## Material provided
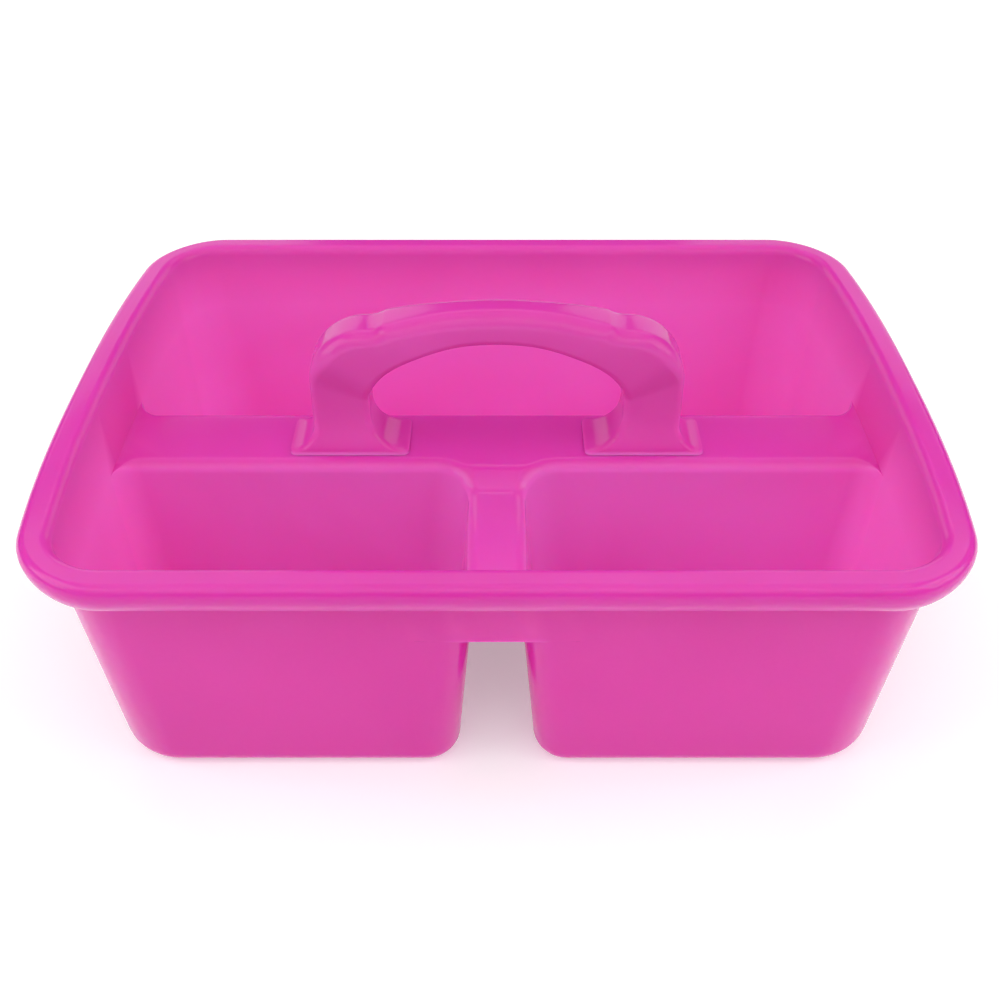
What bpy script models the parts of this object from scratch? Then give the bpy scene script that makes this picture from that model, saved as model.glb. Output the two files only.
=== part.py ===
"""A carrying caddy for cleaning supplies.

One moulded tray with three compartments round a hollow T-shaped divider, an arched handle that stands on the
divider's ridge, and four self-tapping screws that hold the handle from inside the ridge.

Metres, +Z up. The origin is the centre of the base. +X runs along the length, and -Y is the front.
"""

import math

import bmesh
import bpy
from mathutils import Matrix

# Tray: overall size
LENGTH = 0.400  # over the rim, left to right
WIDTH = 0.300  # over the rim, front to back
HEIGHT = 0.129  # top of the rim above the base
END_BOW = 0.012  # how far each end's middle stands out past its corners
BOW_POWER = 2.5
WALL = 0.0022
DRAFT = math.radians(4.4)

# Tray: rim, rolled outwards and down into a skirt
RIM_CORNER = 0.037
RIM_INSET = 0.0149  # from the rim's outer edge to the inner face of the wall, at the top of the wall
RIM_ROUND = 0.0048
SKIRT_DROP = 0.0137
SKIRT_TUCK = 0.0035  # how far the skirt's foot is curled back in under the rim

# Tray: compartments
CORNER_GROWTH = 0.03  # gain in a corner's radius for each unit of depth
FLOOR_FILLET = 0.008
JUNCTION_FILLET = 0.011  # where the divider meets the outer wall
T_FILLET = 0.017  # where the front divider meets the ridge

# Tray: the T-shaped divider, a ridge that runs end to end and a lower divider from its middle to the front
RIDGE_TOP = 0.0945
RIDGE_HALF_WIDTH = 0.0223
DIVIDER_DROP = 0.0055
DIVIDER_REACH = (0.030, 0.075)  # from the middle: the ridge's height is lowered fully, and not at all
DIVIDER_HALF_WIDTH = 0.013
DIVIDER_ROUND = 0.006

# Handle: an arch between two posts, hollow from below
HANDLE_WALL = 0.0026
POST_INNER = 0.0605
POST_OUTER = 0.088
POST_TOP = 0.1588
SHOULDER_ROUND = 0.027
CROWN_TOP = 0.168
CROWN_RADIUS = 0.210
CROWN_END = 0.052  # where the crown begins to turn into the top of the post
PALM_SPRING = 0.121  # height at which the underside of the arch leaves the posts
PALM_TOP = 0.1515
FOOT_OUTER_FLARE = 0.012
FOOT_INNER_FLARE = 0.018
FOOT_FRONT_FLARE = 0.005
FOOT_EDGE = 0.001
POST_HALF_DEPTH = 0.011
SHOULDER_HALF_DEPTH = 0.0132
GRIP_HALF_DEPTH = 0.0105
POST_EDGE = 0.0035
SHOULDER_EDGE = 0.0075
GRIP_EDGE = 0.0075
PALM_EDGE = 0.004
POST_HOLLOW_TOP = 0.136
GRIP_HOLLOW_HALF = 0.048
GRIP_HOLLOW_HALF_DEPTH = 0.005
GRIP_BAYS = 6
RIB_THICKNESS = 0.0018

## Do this
Exactly as written, please reproduce the lines from the first line of the data to the line containing "divider's ridge, and", inclusive, and nothing else.

## Written response
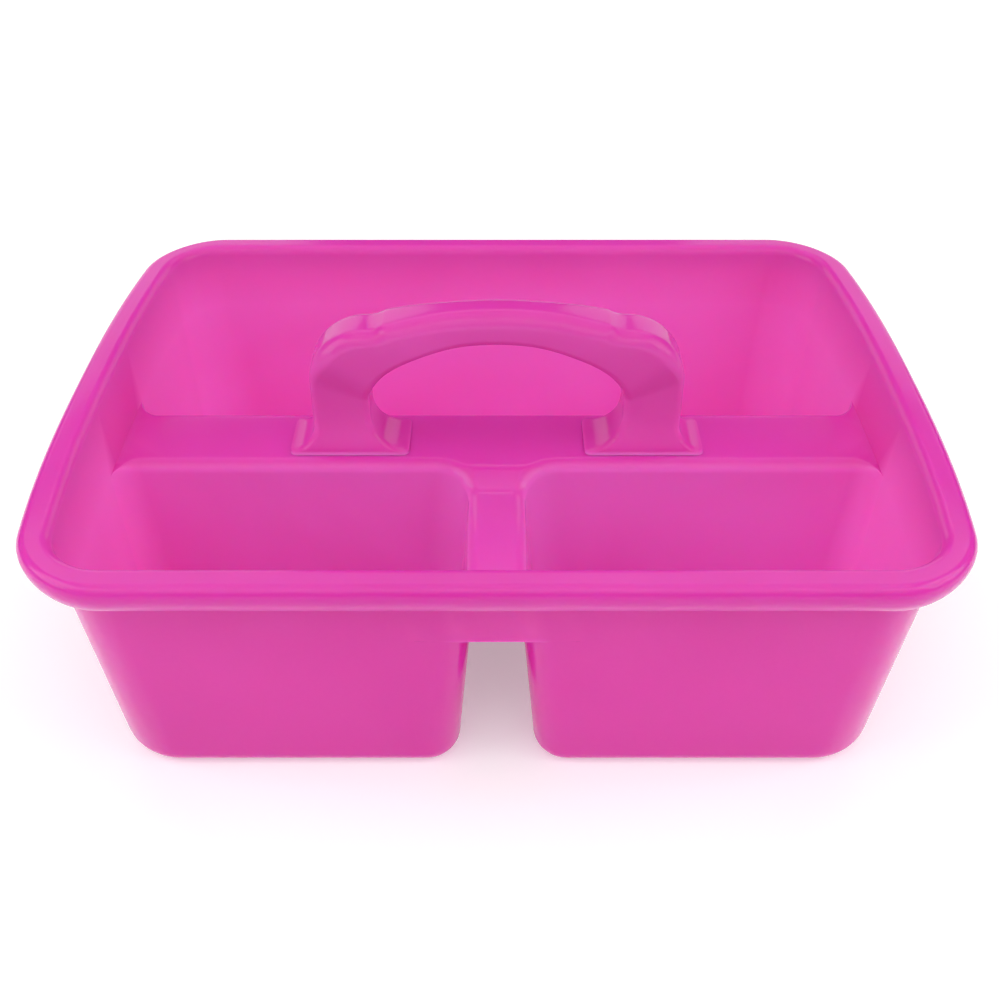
What bpy script models the parts of this object from scratch? Then give the bpy scene script that makes this picture from that model, saved as model.glb. Output the two files only.
=== part.py ===
"""A carrying caddy for cleaning supplies.

One moulded tray with three compartments round a hollow T-shaped divider, an arched handle that stands on the
divider's ridge, and four self-tapping screws that hold the handle from inside the ridge.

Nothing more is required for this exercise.